Lithuanian officials, invoking the nation's painful memory of German occupation during the Second World War, paradoxically extended a warm welcome to the newly arrived soldiers, portraying the presence as a protective embrace rather than a reminder of past subjugation, thereby illustrating the complex interplay between historical grievance and present security imperatives.

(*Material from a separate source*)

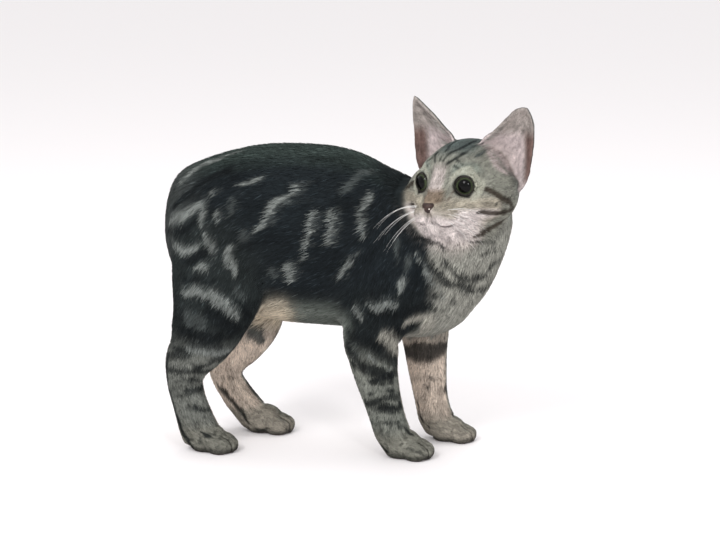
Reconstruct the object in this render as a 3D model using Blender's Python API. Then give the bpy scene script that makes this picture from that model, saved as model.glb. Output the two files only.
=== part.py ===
"""A manx cat standing on four paws with its head turned back over its right shoulder, life size.

The flesh is one closed form: tubes along the trunk, the neck and each leg, and ellipsoids for the
muscles, the skull and the toes, fused by a voxel remesh and smoothed. Thin cuts then part it into
the nodes that a person would name. Eyes, ears and the nose leather are made beside it.

Sizes are in millimetres and are turned into metres where a mesh is made. The cat's own frame has +X
towards its chest, +Y towards its left side, +Z up, and the soles at z = 0.
"""

import math

import bmesh
import bpy
import numpy as np
from mathutils import Matrix, Vector
from mathutils.bvhtree import BVHTree

MM = 0.001
GAP = 0.3  # clear space between two nodes that touch
FRAME_SHIFT = (-2.0, 11.5, 0.0)  # brings the middle of the finished cat over the origin

MUSCLE_VOXEL = 2.4
MUSCLE_SMOOTHING = 26  # passes that blend the muscles into one another
FLESH_VOXEL = 1.6
FLESH_SMOOTHING = 5
BLEND_FLOOR = 60  # height under which the legs are blended less, so that they stay slim
BLEND_FULL = 125
LEAST_BLEND = 0.25
HEAD_TRIANGLES = 3300
BODY_TRIANGLES = 3900

# The trunk: x, top z, bottom z, half width at each station, from the rump to the breast.
TRUNK = (
    (-157, 205, 176, 12),
    (-155, 218, 164, 24),
    (-150, 232, 152, 34),
    (-139, 242, 138, 42),
    (-112, 253, 124, 48),
    (-80, 261.5, 112, 50),
    (-48, 264, 107, 51),
    (-12, 262.5, 106, 50),
    (14, 256, 103, 48),
    (38, 244, 99, 45),
    (62, 234, 98, 41),
    (86, 222, 104, 36),
    (104, 206, 118, 29),
    (113, 188, 138, 20),
)

# The neck rises from the shoulders and bends to the right: centre, half depth, half width.
NECK = (
    ((62, 0, 150), 50, 40),
    ((78, 0, 166), 50, 41),
    ((91, -4, 186), 46, 41),
    ((101, -14, 206), 42, 40),
    ((106, -22, 222), 38, 38),
)

# Legs: centre, half depth along the body, half width across it, from the top down.
FORELEG_RIGHT = (
    ((66, -12, 214), 12, 8),
    ((58, -20, 190), 27, 17),
    ((46, -27, 160), 32, 21),
    ((34, -30, 130), 29, 21.5),
    ((25.5, -29.5, 108), 26.5, 19.5),
    ((26, -28.5, 90), 22.5, 17.5),
    ((29, -27.5, 70), 19.2, 15.8),
    ((33.5, -27, 52), 17, 14.5),
    ((38, -27, 36), 15.8, 14),
    ((43, -27.5, 22), 15.5, 14.3),
    ((48, -28, 10), 13, 13.5),
)
FORELEG_LEFT = (
    ((70, 12, 210), 12, 8),
    ((68, 20, 186), 27, 17),
    ((64, 28, 154), 30, 21),
    ((61, 32, 122), 26, 21.5),
    ((61.5, 33, 98), 22.2, 18.5),
    ((62.5, 33, 80), 19.2, 16),
    ((64, 33, 62), 17.3, 15),
    ((66, 33, 46), 15.6, 14),
    ((68.5, 33, 32), 15, 13.6),
    ((72, 33, 20), 15.4, 14),
    ((77, 33, 9), 14, 13),
)
HINDLEG_RIGHT = (
    ((-98, -12, 214), 14, 10),
    ((-103, -22, 188), 34, 22),
    ((-106, -29, 160), 41, 25),
    ((-108, -34, 134), 39, 24.5),
    ((-115, -35.5, 111), 33, 20.5),
    ((-126, -35.5, 90), 26.5, 17),
    ((-134, -35, 74), 20, 14.5),
    ((-135.5, -35, 57), 16, 13),
    ((-131, -35, 39), 15.8, 12.8),
    ((-125, -35, 22), 17, 13.5),
    ((-121, -35, 8), 16.5, 12.5),
)
HINDLEG_LEFT = (
    ((-92, 12, 214), 14, 10),
    ((-96, 22, 188), 34, 22),
    ((-95, 29, 160), 41, 25),
    ((-92, 33, 130), 38, 24.5),
    ((-95, 33.5, 101), 31, 20.5),
    ((-105, 33.5, 79), 24.5, 17),
    ((-114, 33, 63), 18.5, 14.5),
    ((-114.5, 33, 49), 15, 13),
    ((-106.5, 33, 34), 14.2, 12.8),
    ((-96, 33, 21), 14.5, 13.3),
    ((-88, 33, 9), 13.5, 12.5),
)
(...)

Prime Minister Ingrida Šimonytė, in a televised address, lauded the German troops as a concrete embodiment of the European solidarity pledged after the annexation of Crimea, while simultaneously cautioning that any Russian miscalculation would test the durability of such symbolic gestures beyond rhetorical affirmation.
The German decision arrives against a backdrop of Moscow's intensified military drills near the Kaliningrad enclave and a series of cyber‑espionage accusations directed at Baltic capitals, a circumstance that the United States has framed as part of a broader pattern of Russian hybrid warfare designed to destabilise NATO's eastern periphery. Yet the Russian Foreign Ministry issued a terse rebuttal, contending that the presence of foreign troops on Lithuanian soil contravenes the spirit of the 1999 NATO‑Russia Founding Act and constitutes an unwarranted escalation that threatens the fragile equilibrium painstakingly negotiated after the Cold War's conclusion.
Analysts in Berlin and Brussels interpret the manoeuvre as a clear signal to Moscow that the alliance's deterrent posture is being reinforced, albeit at the risk of creating a security dilemma wherein each side's defensive preparations may be construed by the other as offensive intent, thereby perpetuating a cycle of mutual suspicion. Furthermore, the deployment raises questions regarding the compatibility of such forward‑deployment strategies with the Vienna Document's confidence‑building measures, which call for transparency and advance notification of troop movements, thereby inviting scrutiny over whether Berlin has fulfilled its obligations to inform neighboring states in a manner consistent with established diplomatic protocol.
For observers in New Delhi, the episode underscores the interconnectedness of European security architectures with the broader Indo‑Pacific equilibrium, reminding Indian strategists that any erosion of NATO's credibility may embolden revisionist powers elsewhere, thereby affecting India's own calculations concerning maritime freedom, supply‑chain resilience, and the pursuit of a rules‑based order. Consequently, Indian diplomats may find themselves pressed to articulate a position that balances solidarity with European allies against the imperative to avoid entanglement in a continental clash that could divert attention and resources from pressing challenges in the Indian Ocean Region.
The arrival of German forces on Lithuanian territory invites scrutiny of whether the invocation of Article 5 for a pre‑emptive deterrence operation conforms to the narrow interpretative framework originally envisaged by the North Atlantic Treaty, or whether it represents an expansion of collective defence that could set a precedent for future unilateral assessments of threat without explicit consensus among all alliance members. Moreover, the apparent tension between the deployment and the confidence‑building provisions of the Vienna Document engenders a broader inquiry into whether the European Union and NATO have reconciled their operational imperatives with a sustained commitment to transparency, thereby exposing a potential fissure between declared diplomatic norms and the practical exigencies of rapid military response. Consequently, one must ask whether the mechanisms for verifying compliance with treaty obligations possess sufficient robustness to hold states accountable when strategic imperatives outweigh procedural fidelity, and whether the international community possesses the political will to enforce remedial measures should a divergence between proclaimed intent and actual conduct be demonstrably proven.
The presence of foreign troops, though framed as a protective shield, also raises the spectre of humanitarian responsibility, prompting contemplation of whether the host nation has established adequate civil‑military coordination to safeguard civilian populations from the inadvertent hazards that accompany heightened militarisation, and whether the international legal framework adequately captures the duty of care owed by occupying forces even in a consensual context. In parallel, the economic dimension of such deployments—encompassing procurement contracts, logistics corridors, and ancillary service provision—invites analysis of whether the financial incentives embedded within defense‑industry networks subtly coerce smaller states into accepting foreign militarisation, thereby blurring the line between voluntary alliance solidarity and economic dependence that may undermine sovereign decision‑making. Thus, the discerning reader may query whether transparent public reporting mechanisms are sufficiently empowered to enable citizens to contrast official narratives with verifiable on‑the‑ground realities, and whether democratic institutions possess the capacity to hold both domestic and foreign actors accountable when the promises of security prove to be entwined with opaque strategic calculations.